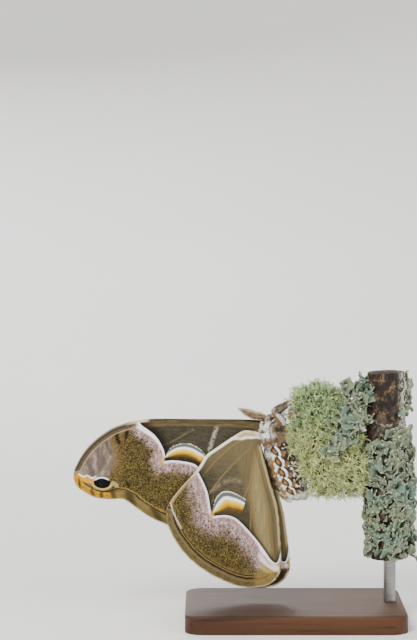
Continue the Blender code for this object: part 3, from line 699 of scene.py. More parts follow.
fore.lay(fore.both(low_edge, fore.ease(margin, 2.3, 1.9), tipward), shade(198, 152, 58))
gold_shadow = fore.both(low_edge, tipward, fore.between(margin, 0.4, 1.7, 0.3), smudges)
fore.lay(gold_shadow, shade(146, 104, 44), 0.75)
fore.lay(fore.both(low_edge, fore.between(margin, 1.5, 2.5, 0.4), rootward), shade(138, 118, 74), 0.5)
blotches = fore.ease(fore.number("blotches"), 1.9, 0.3)
fore.lay(fore.both(low_edge, fore.ease(wavy_margin, 3.2, 2.6), blotches), shade(60, 50, 34), 0.85)
fore.lay(fore.both(low_edge, fore.between(wavy_margin, 3.0, 3.34, 0.14), rootward), shade(34, 28, 20))
fore.lay(fore.both(low_edge, fore.between(wavy_margin, 3.45, 3.8, 0.2), rootward), shade(172, 138, 80), 0.75)
fore.lay(fore.both(low_edge, fore.between(margin, 0.0, 0.25, 0.15)), shade(196, 172, 118), 0.85)
fore.lay(fore.ease(fore.number("gold_marks"), 1.5, 0.6), shade(216, 162, 52), 0.95)
fore.lay(fore.ease(fore.near(place, (60.0, -18.2), (0.45, 2.2), -0.12), 1.4, 0.5), shade(72, 52, 26), 0.8)
spot = fore.near(place, EYESPOT, EYESPOT_HALVES, 0.08)
spot_low = fore.ease(up_place, EYESPOT[1] + 0.5, EYESPOT[1] - 0.9)
spot_high = fore.ease(up_place, EYESPOT[1] + 0.7, EYESPOT[1] + 1.2)
fore.lay(fore.ease(fore.near(place, (48.3, -18.7), (1.5, 0.75), 0.7), 1.2, 0.7), shade(176, 160, 108), 0.8)
fore.lay(fore.both(fore.ease(spot, 1.55, 1.2), spot_low), shade(208, 180, 112), 0.9)
fore.lay(fore.ease(spot, 1.12, 1.0), shade(5, 5, 6))
fore.lay(fore.both(fore.ease(spot, 0.9, 0.4), stipple(fore, place, 4.0, 0.25)), shade(38, 46, 56), 0.6)
fore.lay(fore.both(fore.between(spot, 0.88, 1.12, 0.1), spot_high), shade(236, 240, 246))
toothed = fore.sum("ADD", white_marks, fore.sum("MULTIPLY", smudge, 0.6))
fore.lay(fore.both(fore.ease(toothed, 1.7, 0.9), outside), shade(242, 232, 226), 0.92)
fore_scales = fore.done(scale_relief(fore, place, vein), 0.00006)

fore_layout = sheet_layout(FORE_OUTLINE)
fore_fields = wing_fields(
    fore_layout[0], FORE_OUTLINE, FORE_COSTA_ENDS, FORE_MARGIN_ENDS, FORE_VEINS, FORE_LINE,
    FORE_ARCH, FORE_CHORD, FORE_STROKES,
)
fore_waves = 0.06 * np.cos(fore_fields["vein"] * 1.6)
for side_name, side in (("right", -1), ("left", 1)):
    piece = wing(
        "wing_fore_" + side_name, side, 0, FORE_HINGE, fore_layout, fore_fields, fore_waves, fore_scales,
    )
    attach(piece, "root")
    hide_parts("forewing_" + side_name)

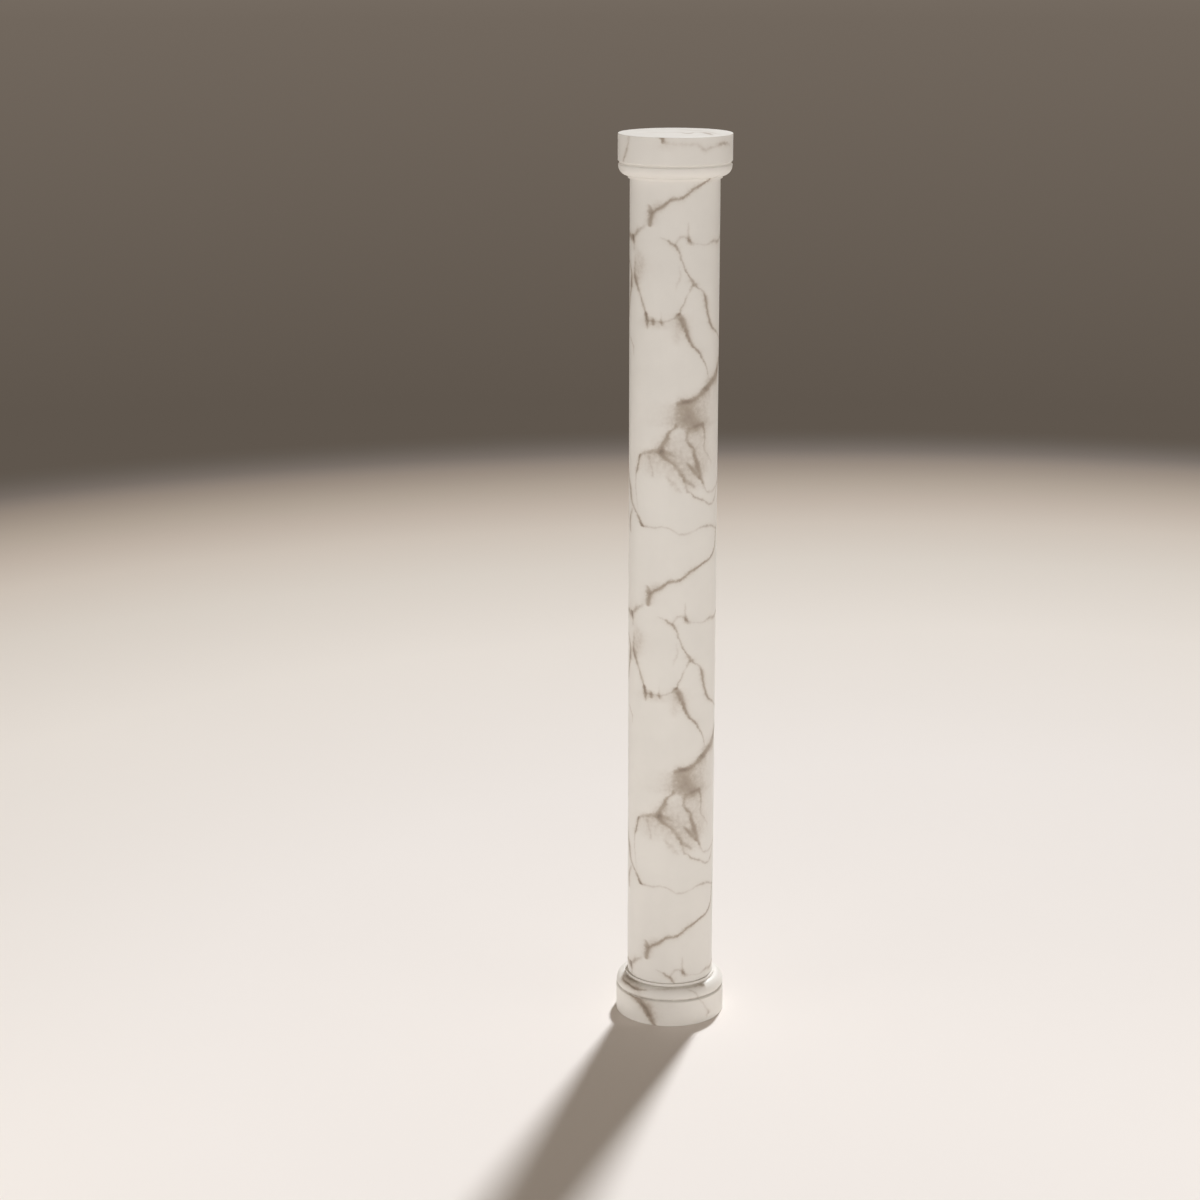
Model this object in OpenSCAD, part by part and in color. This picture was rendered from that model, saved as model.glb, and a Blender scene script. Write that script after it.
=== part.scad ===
■ ■ ■ ■ ■ ■ ■
Problem to work on: Repeat every record exactly as written, please.

Task answer:
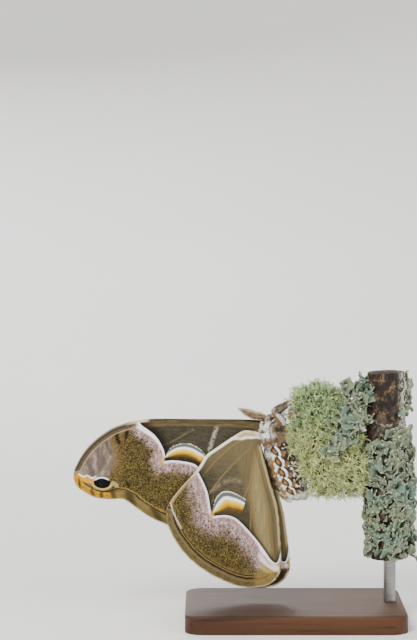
Continue the Blender code for this object: part 3, from line 699 of scene.py. More parts follow.
fore.lay(fore.both(low_edge, fore.ease(margin, 2.3, 1.9), tipward), shade(198, 152, 58))
gold_shadow = fore.both(low_edge, tipward, fore.between(margin, 0.4, 1.7, 0.3), smudges)
fore.lay(gold_shadow, shade(146, 104, 44), 0.75)
fore.lay(fore.both(low_edge, fore.between(margin, 1.5, 2.5, 0.4), rootward), shade(138, 118, 74), 0.5)
blotches = fore.ease(fore.number("blotches"), 1.9, 0.3)
fore.lay(fore.both(low_edge, fore.ease(wavy_margin, 3.2, 2.6), blotches), shade(60, 50, 34), 0.85)
fore.lay(fore.both(low_edge, fore.between(wavy_margin, 3.0, 3.34, 0.14), rootward), shade(34, 28, 20))
fore.lay(fore.both(low_edge, fore.between(wavy_margin, 3.45, 3.8, 0.2), rootward), shade(172, 138, 80), 0.75)
fore.lay(fore.both(low_edge, fore.between(margin, 0.0, 0.25, 0.15)), shade(196, 172, 118), 0.85)
fore.lay(fore.ease(fore.number("gold_marks"), 1.5, 0.6), shade(216, 162, 52), 0.95)
fore.lay(fore.ease(fore.near(place, (60.0, -18.2), (0.45, 2.2), -0.12), 1.4, 0.5), shade(72, 52, 26), 0.8)
spot = fore.near(place, EYESPOT, EYESPOT_HALVES, 0.08)
spot_low = fore.ease(up_place, EYESPOT[1] + 0.5, EYESPOT[1] - 0.9)
spot_high = fore.ease(up_place, EYESPOT[1] + 0.7, EYESPOT[1] + 1.2)
fore.lay(fore.ease(fore.near(place, (48.3, -18.7), (1.5, 0.75), 0.7), 1.2, 0.7), shade(176, 160, 108), 0.8)
fore.lay(fore.both(fore.ease(spot, 1.55, 1.2), spot_low), shade(208, 180, 112), 0.9)
fore.lay(fore.ease(spot, 1.12, 1.0), shade(5, 5, 6))
fore.lay(fore.both(fore.ease(spot, 0.9, 0.4), stipple(fore, place, 4.0, 0.25)), shade(38, 46, 56), 0.6)
fore.lay(fore.both(fore.between(spot, 0.88, 1.12, 0.1), spot_high), shade(236, 240, 246))
toothed = fore.sum("ADD", white_marks, fore.sum("MULTIPLY", smudge, 0.6))
fore.lay(fore.both(fore.ease(toothed, 1.7, 0.9), outside), shade(242, 232, 226), 0.92)
fore_scales = fore.done(scale_relief(fore, place, vein), 0.00006)

fore_layout = sheet_layout(FORE_OUTLINE)
fore_fields = wing_fields(
    fore_layout[0], FORE_OUTLINE, FORE_COSTA_ENDS, FORE_MARGIN_ENDS, FORE_VEINS, FORE_LINE,
    FORE_ARCH, FORE_CHORD, FORE_STROKES,
)
fore_waves = 0.06 * np.cos(fore_fields["vein"] * 1.6)
for side_name, side in (("right", -1), ("left", 1)):
    piece = wing(
        "wing_fore_" + side_name, side, 0, FORE_HINGE, fore_layout, fore_fields, fore_waves, fore_scales,
    )
    attach(piece, "root")
    hide_parts("forewing_" + side_name)

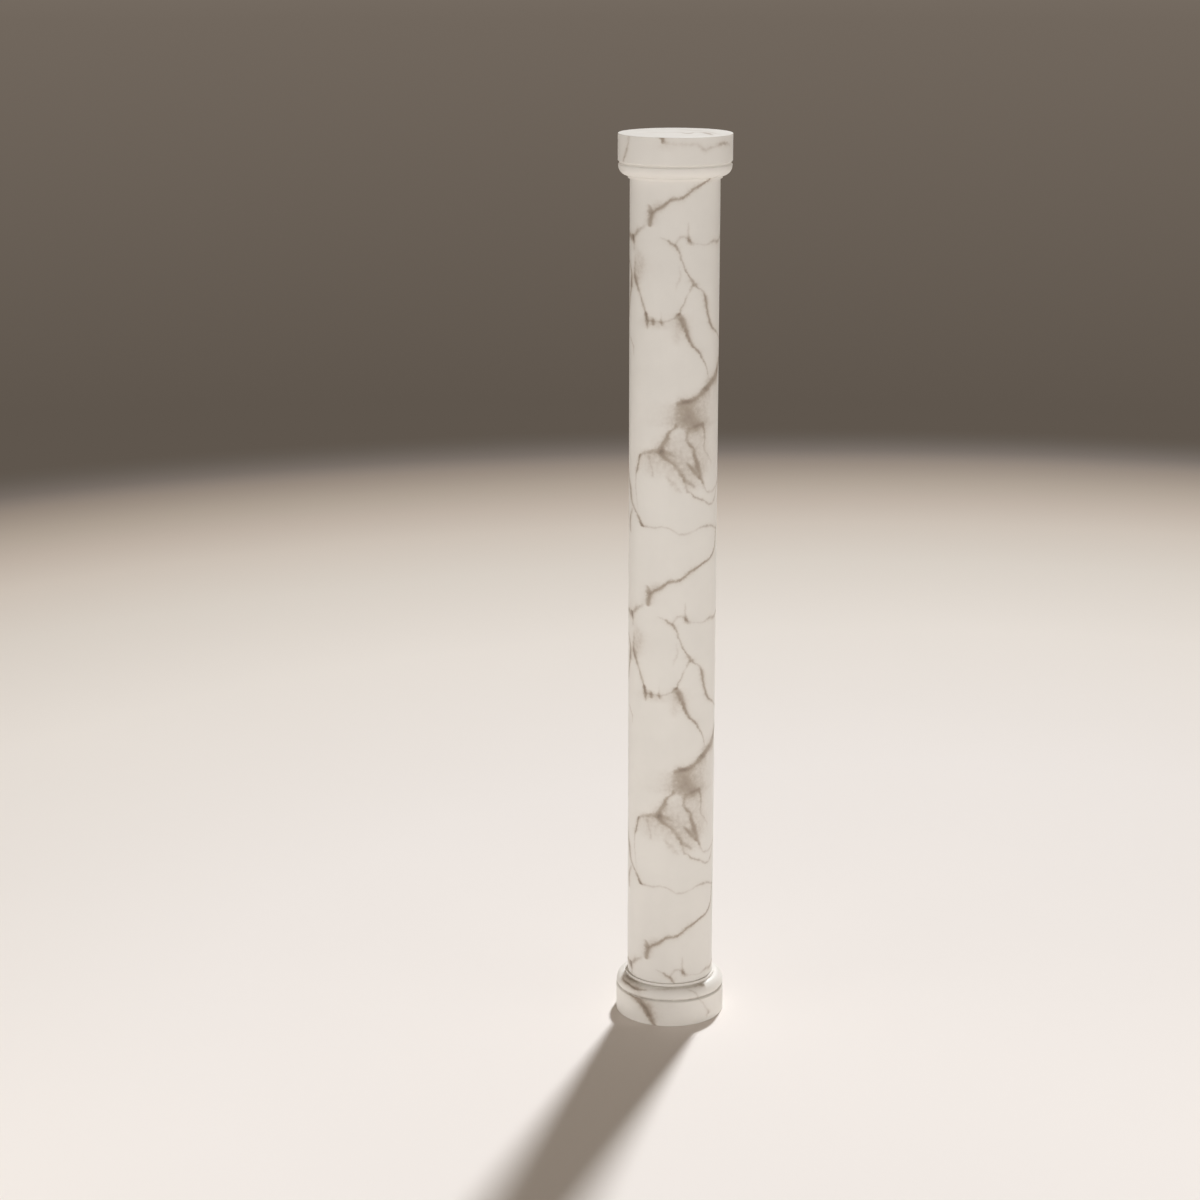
Model this object in OpenSCAD, part by part and in color. This picture was rendered from that model, saved as model.glb, and a Blender scene script. Write that script after it.
=== part.scad ===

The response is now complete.